Okay, enough with the dating self pity. I have a book review to do. Wish I had multiple novels to talk about, but there's just one this week. I read the latest installment of Naomi Novik's "Temeraire" series entitled "Black Powder War." Novik continues to chronicle the adventures of Captain Laurence, the Celestial dragon, Temeraire, and his crew as they leave China under orders to get to Istanbul and pick up a couple of rare and valuable dragon eggs. The eggs need to be returned to England before they hatch because they are the British Aerial Corps' only chance at aquiring a fire-breathing breed of dragon - something they sorely need in their ongoing resistance against Napoleon's constant aggression. Once again, Novik excels at keeping the level of action constant and interesting. In fact, I made the mistake of picking this book up at bedtime about halfway through it and next thing I knew it was 2 AM and I was feverishly turning pages to get to the end or else a decent stopping point. Laurence and crew seems to be constantly jumping from the frying pan to the fire to...what's worse...maybe lava? So, don't miss this great read, but make sure to either not read it at bedtime or do it on a night where you don't have to go to work the next day. I should also warn you that this particular installment has a bit of an "Empire Strikes Back" type of ending. Major point left unresolved as set up for the next novel. Not my favorite type of ending - I feel strongly that each novel (even in a trilogy) should be complete in and of itself, but Novik is one of the few authors I'll give a bit of a pass to since she's so good in other respects. At least with the books, you know there won't be a three year wait until the next installment as opposed to the way the original "Star Wars" trilogy was released.

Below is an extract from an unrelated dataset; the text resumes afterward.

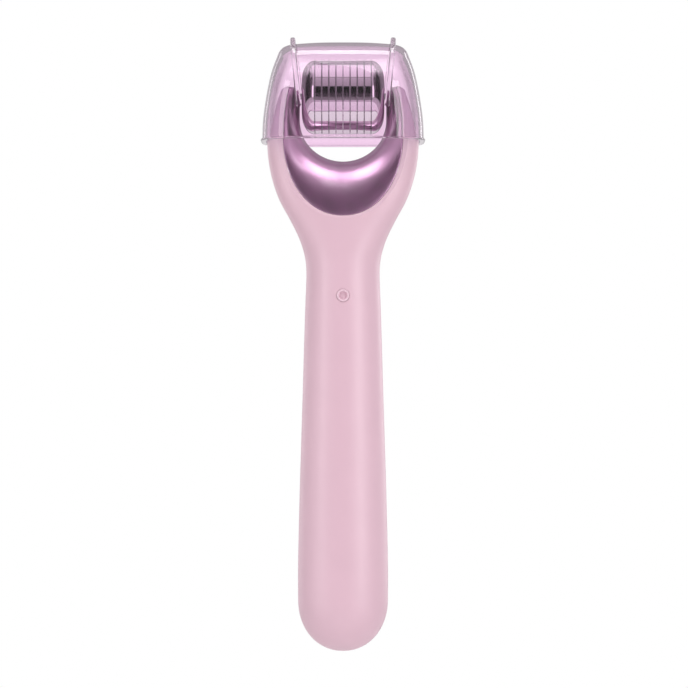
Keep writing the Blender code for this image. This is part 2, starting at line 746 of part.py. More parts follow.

Oh, and since I didn't have anything else to review today, here's another picture from the L.A. Gift Show:

These are called "shimmerwing" pendants. They are actually sections of real butterfly wings encased in glass and bound with sterling silver. I've only scanned one side of them, but the backsides are just as beautiful, albeit with a different design. The scan does not catch the opalescent quality of the colors.

And, just in case anyone was wondering, I have a statement from the vendor that no butterflies are killed to make these. They are collected from the floor of the rainforest in Peru at the end of their natural life cycle (butterflies don't live very long - just long enough to mate and lay eggs which is sometimes only a matter of days). Now, normally, I might be somewhat skeptical about this statement, but I actually saw a documentary on the Discovery Channel some years back about not only this process and how it provides income for some of the local Peruvian populace, but they actually had footage of how the forest floor was actually glittering from all the fallen butterflies who had just died naturally and fluttered down to cover the ground. I like the idea of some of that beauty being preserved and passed on.

I think these pendants would like equally great as the focal points of a beaded, multi-strand necklace as they would simply strung on sterling silver chain or black leather cord.

That's it for now everyone. Happy weekend!



Sarebear said...

Oooo. Where can I get those pendants, lol!!! I'm glad you saw that documentary.

That is just AMAZING. For any jewelry that gets sold with it, I s'pose it'd be good to include a card explaining things.


I love Sci-fi and fantasy too. This series sounds interesting . . . one thing I kinda don't like is when they describe sex in books, though; do you know if any of the interesting novels you have reviewed do that? Cause I'm having a hard time finding good fantasy/sci fi to read . . .

Jenie said...

Those are gorgeous, and I too am happy to know you saw the documentary and it's true they didn't kill butterflies for their wings. It's also really cool the Peruvian peoples are making money that way. I must have some! (butterfly pendants, not money) (though money would be really nice, too) You lost 53 pounds so you could love your body. Men are morons. I so don't relish getting back out there, ever. :(

Robin said...

My grandmother had a pendant made from a wing like one of these...I am guessing it was pretty old, never realized where it came from!